We're saying this upfront because it's the responsible thing to do. If you come to Colombia to ride, to hike, to explore, you will go home and find that other places feel slightly less alive. The mountains are too green. The people are too kind. The fruit on the side of the trail is too good. And the street dogs will run alongside you up climbs that will break your heart with their beauty.
BERT was born in Medellín. We make the pre and post-activity shoe. We know this country the way you know a place when you've crossed it on a bike or on foot. Here's our honest guide.
Expect Dogs
Not aggressive dogs. Not dogs to be afraid of. Dogs who will materialize from nowhere on a dirt road in the middle of Antioquia and decide, for reasons of their own, to run alongside you for the next three kilometers.
Colombian street dogs are everywhere on the trails and roads outside the cities. They're curious, friendly, and they have strong opinions about pace. Carry treats if you want a companion for the whole climb. Don't expect them on the descent,they have their own agenda.
At BERT, 5% of every sale supports spay and neuter programs for street dogs in Colombia. It started because our founder rode these same roads and met the same dogs.
The Climbs Will Humble You
Colombia has some of the most demanding and most beautiful cycling terrain in the world. The roads outside Medellín, Alto de Minas, Las Palmas, the roads toward Santa Fe de Antioquia, are legendary among local cyclists for reasons that will become clear approximately 45 minutes into your first ascent.

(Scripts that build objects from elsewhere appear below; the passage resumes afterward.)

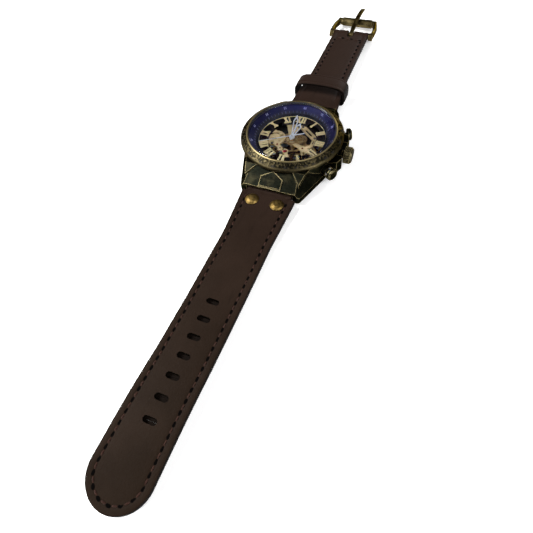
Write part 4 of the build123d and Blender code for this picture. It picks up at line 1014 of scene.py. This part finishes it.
def numbers(name, slope, share, labels, size, material, body):
    """Generic figures round a sloping ring, their tops towards the rim."""
    points, faces = [], []
    for degrees_round, label in labels:
        curve = bpy.data.curves.new("figure", "FONT")
        curve.body = label
        curve.size = size
        curve.extrude = MARK_HALF_T
        curve.align_x = "CENTER"
        curve.align_y = "CENTER"
        curve.resolution_u = 3
        text = bpy.data.objects.new("figure", curve)
        bpy.context.scene.collection.objects.link(text)
        graph = bpy.context.evaluated_depsgraph_get()
        mesh = bpy.data.meshes.new_from_object(text.evaluated_get(graph))
        place = slope_frame(slope, share, radians(degrees_round))
        first = len(points)
        points += [tuple(place @ vertex.co) for vertex in mesh.vertices]
        faces += [tuple(first + v for v in face.vertices) for face in mesh.polygons]
        bpy.data.objects.remove(text)
    mesh_piece(name, points, faces, material, body, sharp=30)


def ring_marks(materials):
    hours = [(30 * i, "%02d" % (5 * i or 60)) for i in range(12)]
    numbers("chapter_figures", CHAPTER_SLOPE, 0.70, hours, 1.35, materials["white_ink"],
            "case")
    ticks("chapter_minute_ticks", CHAPTER_SLOPE, 60, (0.10, 0.34), 0.16, 5, materials["blue_ink"],
          "case")
    ticks("chapter_hour_ticks", CHAPTER_SLOPE, 12, (0.08, 0.34), 0.26, 0, materials["blue_ink"],
          "case")
    scale = [(FULL_TURN_SPEED / speed, str(speed)) for speed in SPEEDS]
    numbers("bezel_figures", BEZEL_SLOPE, 0.74, scale, 1.15, materials["dark_ink"],
            "case")


# ---------------------------------------------------------------- scene

def floor(paint):
    """Table top just under the watch, not part of the object."""
    size = 1.5
    z = -0.02 * MM
    mesh = bpy.data.meshes.new("floor")
    mesh.from_pydata([(-size, -size, z), (size, -size, z), (size, size, z), (-size, size, z)],
                     [], [(0, 1, 2, 3)])
    mesh.materials.append(paint)
    obj = bpy.data.objects.new("floor", mesh)
    bpy.context.scene.collection.objects.link(obj)


camera()
studio()
floor(floor_paint())
materials = looks()
paint_nodes(materials)
long_strap(materials)
short_strap(materials)
keeper(materials)
ring_marks(materials)
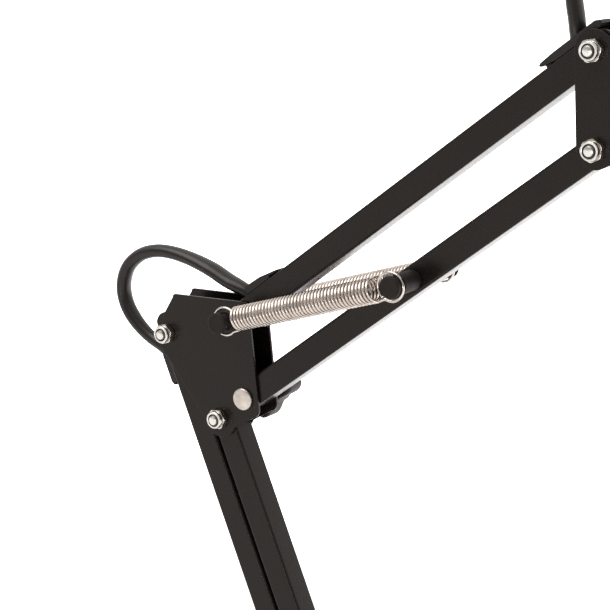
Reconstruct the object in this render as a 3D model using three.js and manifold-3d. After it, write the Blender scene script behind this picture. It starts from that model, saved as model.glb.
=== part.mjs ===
// A desk lamp on two parallelogram arms of square tube, with a round weighted base and a bell shade.
// Millimetres, +Z up. The origin is the centre of the base's underside, on the swivel axis; the arms move in XZ.
import * as THREE from 'three';
import { mergeVertices } from 'three/addons/utils/BufferGeometryUtils.js';
import Module from 'manifold-3d';

const wasm = await Module();
wasm.setup();

// ---- driving dimensions -------------------------------------------------------------------------------------
const GAP = 0.3;                 // clearance between neighbouring pieces
const TUBE = 14;                 // arm tube, outside width
const TUBE_WALL = 1.2;
const TUBE_CORNER = 1.4;
const PAST_PIVOT = 4.2;          // how much longer the cord's tubes are at either end
const SHEET = 1.5;               // thickness of the bracket plates
const LOWER_ARM = 300;           // pivot to pivot
const UPPER_ARM = 246.7;
const LOWER_RISE = THREE.MathUtils.degToRad(113.3);   // direction of the lower arm from +X
const UPPER_RISE = THREE.MathUtils.degToRad(37.12);
const SPRING_REACH = 127.3;      // from a tube's pivot to its spring post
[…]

What you will also notice: the locals climb these roads in jeans, on single-speed bikes, carrying fruit. They will pass you. Smile back and keep pedaling.
For bikepackers, the Ruta de los Cuchos and the roads through the coffee region (Eje Cafetero) offer multi-day routes through spectacular terrain with reliable access to towns, food, and accommodation. Talking to local cyclists before you ride is always worth the time.
The Fruit on the Trail is Real
At some point on a long climb, you will pass a roadside stand selling fruit you have never seen before. Stop. Lulo tastes like a citrus hybrid that doesn't exist anywhere else. Gulupa is a small passion fruit with more intensity than any version you've tried.
Maracuyá juice served cold at the top of a climb is one of the better things that can happen to a person.
Colombian trail food is not a consolation prize. It's a reason to ride.

Locals Will Help You
If something goes wrong in a remote area, and on long rides, something eventually does, a Colombian will help you before you've finished explaining the problem. A flat tire on a dirt road in Boyacá will produce a farmer with tools. A wrong turn in the mountains will produce someone who insists on riding with you to the correct path.
This isn't a generalization. It's the consistent experience of every foreign cyclist and hiker who has spent real time in the country. Scarab Cycles and Colombici in Medellín are the go-to contacts for bike rentals and guided tours for visitors who want local knowledge before heading into the mountains.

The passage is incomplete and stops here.